私の住まいの目の前が議員宿舎である。松岡氏が自殺したとき、ヘリは飛ぶわカメラ抱えた報道陣は殺到するわで、ワゴンにおせんやキャラメルを置いて販売したくなるほどの観光地となっていた。えらい活気だ。さすが都会だね。六本木から歩いて二十分の一等地だ。と思ったのもつかの間、いまやかの場は廃墟である。ほぼ国営の廃マンションに近い。明かりはごく一部にしか灯らず、警備員詰め所らしき部屋だけがただ煌々と赤いランプを点けているだけだ。誰を何から守っているのだろうか。


 せっかく建設したのにいまや事故物件であるいま、3LDK月家賃九万円という国民感情無視の施設が目の前に建立されているだけで当方まで鬱な気分になる。全部屋貸してくれれば又貸しして驚きの利益率を叩きだせるに違いない。


 溜池山王から赤坂にかけては不思議な地域で、三国人街が軒を連ね焼肉屋が日本人用と韓国人用の二種類の値段をつけたメニューを出すかと思えば、どこからか現れるインド人が不思議なカレー屋を開店してて、向こうにはプチエンジェル事件で話題となったウィークリーマンションが怪しいオーラを放っており、その斜向かいには新たな高層マンションが現在建設途上であって目の前の細い道の流れを建設用トラックが止めては顰蹙を買っている。コンビニは大量にあって韓国人だか中国人だか分からない外人がやる気なさげに昼飯をサラリーマンに売りつけ、休日になると夕食候補が松屋かオリジン弁当ぐらいしか見当たらなくなるほどほとんどの飯屋が閉まる。


 バブルの後遺症からか、木造の古きよき佇まいの料亭と「金があったので改装してみました」的近代建築化した料亭とが並存してるのも赤坂だ。見苦しいというわけではないが、夜に出歩いていると千鳥足の元日経鶴田氏が何か喚きながら歩いていたり、野中広務氏が千鳥足っぽい足取りで黒塗りの車に乗り込もうとしてたりするのがただの一風景になってしまうほどの異空間である。

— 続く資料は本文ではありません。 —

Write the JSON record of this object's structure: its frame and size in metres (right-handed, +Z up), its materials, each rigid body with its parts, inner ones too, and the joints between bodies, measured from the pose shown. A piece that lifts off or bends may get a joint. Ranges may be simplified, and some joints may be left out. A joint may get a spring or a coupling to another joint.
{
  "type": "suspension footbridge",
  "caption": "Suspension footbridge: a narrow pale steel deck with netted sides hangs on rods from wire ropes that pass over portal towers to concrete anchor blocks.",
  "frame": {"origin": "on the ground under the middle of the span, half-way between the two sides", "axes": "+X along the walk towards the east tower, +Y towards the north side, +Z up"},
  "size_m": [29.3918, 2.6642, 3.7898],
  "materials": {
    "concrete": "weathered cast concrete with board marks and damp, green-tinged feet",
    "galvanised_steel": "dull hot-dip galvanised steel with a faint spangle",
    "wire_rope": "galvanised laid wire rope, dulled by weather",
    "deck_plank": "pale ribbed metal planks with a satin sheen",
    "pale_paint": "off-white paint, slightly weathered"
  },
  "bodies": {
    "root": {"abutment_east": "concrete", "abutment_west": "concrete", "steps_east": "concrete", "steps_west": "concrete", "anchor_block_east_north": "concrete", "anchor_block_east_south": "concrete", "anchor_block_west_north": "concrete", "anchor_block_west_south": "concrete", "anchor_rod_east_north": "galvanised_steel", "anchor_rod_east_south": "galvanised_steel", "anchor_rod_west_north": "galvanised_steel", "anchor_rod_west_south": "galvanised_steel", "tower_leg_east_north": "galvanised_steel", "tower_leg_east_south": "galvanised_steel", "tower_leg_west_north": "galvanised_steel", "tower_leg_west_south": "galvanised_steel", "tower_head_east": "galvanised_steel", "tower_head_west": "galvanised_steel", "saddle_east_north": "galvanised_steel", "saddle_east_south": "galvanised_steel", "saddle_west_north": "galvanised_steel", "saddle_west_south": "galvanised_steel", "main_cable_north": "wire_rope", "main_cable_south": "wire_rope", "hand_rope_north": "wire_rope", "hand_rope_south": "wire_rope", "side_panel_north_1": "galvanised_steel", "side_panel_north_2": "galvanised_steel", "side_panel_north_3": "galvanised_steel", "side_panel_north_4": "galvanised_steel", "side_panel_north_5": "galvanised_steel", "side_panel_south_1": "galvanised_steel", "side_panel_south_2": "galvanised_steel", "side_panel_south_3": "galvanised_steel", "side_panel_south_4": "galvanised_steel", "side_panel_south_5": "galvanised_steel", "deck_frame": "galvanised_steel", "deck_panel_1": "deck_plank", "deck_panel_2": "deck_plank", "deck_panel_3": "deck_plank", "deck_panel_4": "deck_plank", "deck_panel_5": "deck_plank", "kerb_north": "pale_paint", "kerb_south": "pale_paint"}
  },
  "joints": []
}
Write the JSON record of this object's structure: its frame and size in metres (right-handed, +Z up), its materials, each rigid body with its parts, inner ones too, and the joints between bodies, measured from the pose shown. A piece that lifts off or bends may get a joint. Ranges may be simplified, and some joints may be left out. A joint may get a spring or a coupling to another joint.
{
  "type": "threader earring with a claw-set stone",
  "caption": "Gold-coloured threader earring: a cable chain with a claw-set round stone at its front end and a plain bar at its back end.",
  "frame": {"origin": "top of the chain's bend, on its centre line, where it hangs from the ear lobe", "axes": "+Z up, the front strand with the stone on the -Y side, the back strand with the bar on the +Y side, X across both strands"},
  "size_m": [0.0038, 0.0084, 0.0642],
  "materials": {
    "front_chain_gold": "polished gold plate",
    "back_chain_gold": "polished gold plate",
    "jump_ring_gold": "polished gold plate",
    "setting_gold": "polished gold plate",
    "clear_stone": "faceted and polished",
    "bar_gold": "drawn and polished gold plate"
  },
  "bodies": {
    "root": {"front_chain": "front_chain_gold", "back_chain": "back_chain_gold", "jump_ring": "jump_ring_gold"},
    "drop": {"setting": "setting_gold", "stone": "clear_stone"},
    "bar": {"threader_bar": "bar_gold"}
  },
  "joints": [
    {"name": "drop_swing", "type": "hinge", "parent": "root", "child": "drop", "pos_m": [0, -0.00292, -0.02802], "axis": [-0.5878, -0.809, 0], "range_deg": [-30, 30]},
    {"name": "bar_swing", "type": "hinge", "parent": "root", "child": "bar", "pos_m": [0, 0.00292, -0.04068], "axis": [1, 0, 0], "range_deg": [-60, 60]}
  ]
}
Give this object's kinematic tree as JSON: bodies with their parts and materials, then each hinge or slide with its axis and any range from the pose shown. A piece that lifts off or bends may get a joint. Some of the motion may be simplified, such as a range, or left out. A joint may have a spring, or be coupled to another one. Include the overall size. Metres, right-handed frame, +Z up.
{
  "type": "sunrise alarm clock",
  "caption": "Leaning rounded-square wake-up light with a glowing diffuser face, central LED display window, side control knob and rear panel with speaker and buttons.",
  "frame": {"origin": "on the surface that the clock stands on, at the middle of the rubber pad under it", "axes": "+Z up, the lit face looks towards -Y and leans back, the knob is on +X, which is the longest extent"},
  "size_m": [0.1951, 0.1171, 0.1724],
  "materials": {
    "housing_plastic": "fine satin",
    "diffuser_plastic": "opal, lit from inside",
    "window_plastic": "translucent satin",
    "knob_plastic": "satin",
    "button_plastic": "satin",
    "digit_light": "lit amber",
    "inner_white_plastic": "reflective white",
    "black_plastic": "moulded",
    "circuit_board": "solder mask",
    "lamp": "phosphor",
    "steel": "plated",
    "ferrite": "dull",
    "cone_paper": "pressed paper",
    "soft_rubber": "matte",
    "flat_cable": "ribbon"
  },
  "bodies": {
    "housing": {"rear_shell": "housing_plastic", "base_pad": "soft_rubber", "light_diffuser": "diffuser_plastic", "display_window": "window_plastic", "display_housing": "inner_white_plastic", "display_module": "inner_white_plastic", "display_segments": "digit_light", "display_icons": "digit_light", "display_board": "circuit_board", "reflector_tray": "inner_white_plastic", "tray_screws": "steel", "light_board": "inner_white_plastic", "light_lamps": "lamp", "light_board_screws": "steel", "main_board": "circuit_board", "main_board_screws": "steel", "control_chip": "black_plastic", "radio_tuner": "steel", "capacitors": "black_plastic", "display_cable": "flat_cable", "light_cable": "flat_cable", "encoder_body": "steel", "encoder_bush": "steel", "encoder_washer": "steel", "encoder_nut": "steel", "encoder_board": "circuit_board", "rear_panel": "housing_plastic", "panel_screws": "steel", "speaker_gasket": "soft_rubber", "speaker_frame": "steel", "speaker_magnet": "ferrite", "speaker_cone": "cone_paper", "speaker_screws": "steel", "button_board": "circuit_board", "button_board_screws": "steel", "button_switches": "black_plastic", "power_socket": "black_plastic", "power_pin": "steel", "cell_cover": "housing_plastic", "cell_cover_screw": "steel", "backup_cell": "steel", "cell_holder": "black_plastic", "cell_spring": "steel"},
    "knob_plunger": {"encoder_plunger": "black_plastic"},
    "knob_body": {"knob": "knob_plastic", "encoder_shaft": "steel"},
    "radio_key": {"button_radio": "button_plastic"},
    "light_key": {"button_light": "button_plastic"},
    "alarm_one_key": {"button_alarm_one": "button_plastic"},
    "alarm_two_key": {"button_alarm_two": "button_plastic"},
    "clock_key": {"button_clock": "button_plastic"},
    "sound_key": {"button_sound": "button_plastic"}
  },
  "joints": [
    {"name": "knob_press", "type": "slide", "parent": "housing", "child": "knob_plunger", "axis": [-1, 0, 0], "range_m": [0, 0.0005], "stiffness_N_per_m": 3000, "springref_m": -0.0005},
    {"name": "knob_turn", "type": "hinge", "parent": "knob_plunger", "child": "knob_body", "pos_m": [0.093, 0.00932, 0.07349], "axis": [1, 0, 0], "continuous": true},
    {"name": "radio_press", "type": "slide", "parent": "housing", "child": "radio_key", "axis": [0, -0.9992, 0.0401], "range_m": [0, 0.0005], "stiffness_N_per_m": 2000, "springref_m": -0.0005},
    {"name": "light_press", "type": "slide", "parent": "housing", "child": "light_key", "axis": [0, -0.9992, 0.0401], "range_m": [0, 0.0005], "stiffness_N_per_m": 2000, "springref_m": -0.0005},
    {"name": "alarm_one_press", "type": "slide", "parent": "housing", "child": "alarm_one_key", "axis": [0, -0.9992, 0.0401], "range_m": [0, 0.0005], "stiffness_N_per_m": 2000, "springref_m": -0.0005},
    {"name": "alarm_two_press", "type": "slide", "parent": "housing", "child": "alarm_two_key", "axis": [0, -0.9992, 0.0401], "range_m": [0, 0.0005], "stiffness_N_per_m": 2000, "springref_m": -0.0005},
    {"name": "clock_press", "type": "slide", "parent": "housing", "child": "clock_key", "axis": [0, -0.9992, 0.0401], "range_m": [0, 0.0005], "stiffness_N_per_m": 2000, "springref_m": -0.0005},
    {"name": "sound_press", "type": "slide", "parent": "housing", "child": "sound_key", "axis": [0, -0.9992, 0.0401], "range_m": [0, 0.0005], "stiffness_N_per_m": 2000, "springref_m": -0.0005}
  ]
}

 料亭街を通り過ぎると歩いて一分もかからず官邸なんだが、ふと目を脇にやると外資系保険屋のビルが建ってたり外資系に買われたホテルが建ってたり外資系しか入ってないやたら高価なオフィスビルが建ってたりする。排ガスまみれの角に建つコマツビルを見るたび悲しくなる。


 普通の国ではさ、キャピタルがある周辺にはスパイが身隠しできるような草むらは作らないもんだと思うよ。確かに議員が地方から出てきて滞在するのに金がかかりすぎるのは問題であるから、宿泊施設をきちんと整備しようというのはいいんだけれども、ややこしい人たちがすぐ数百メートルのところに出入りできるような官邸周辺って本当に大丈夫なの? と思うわけで。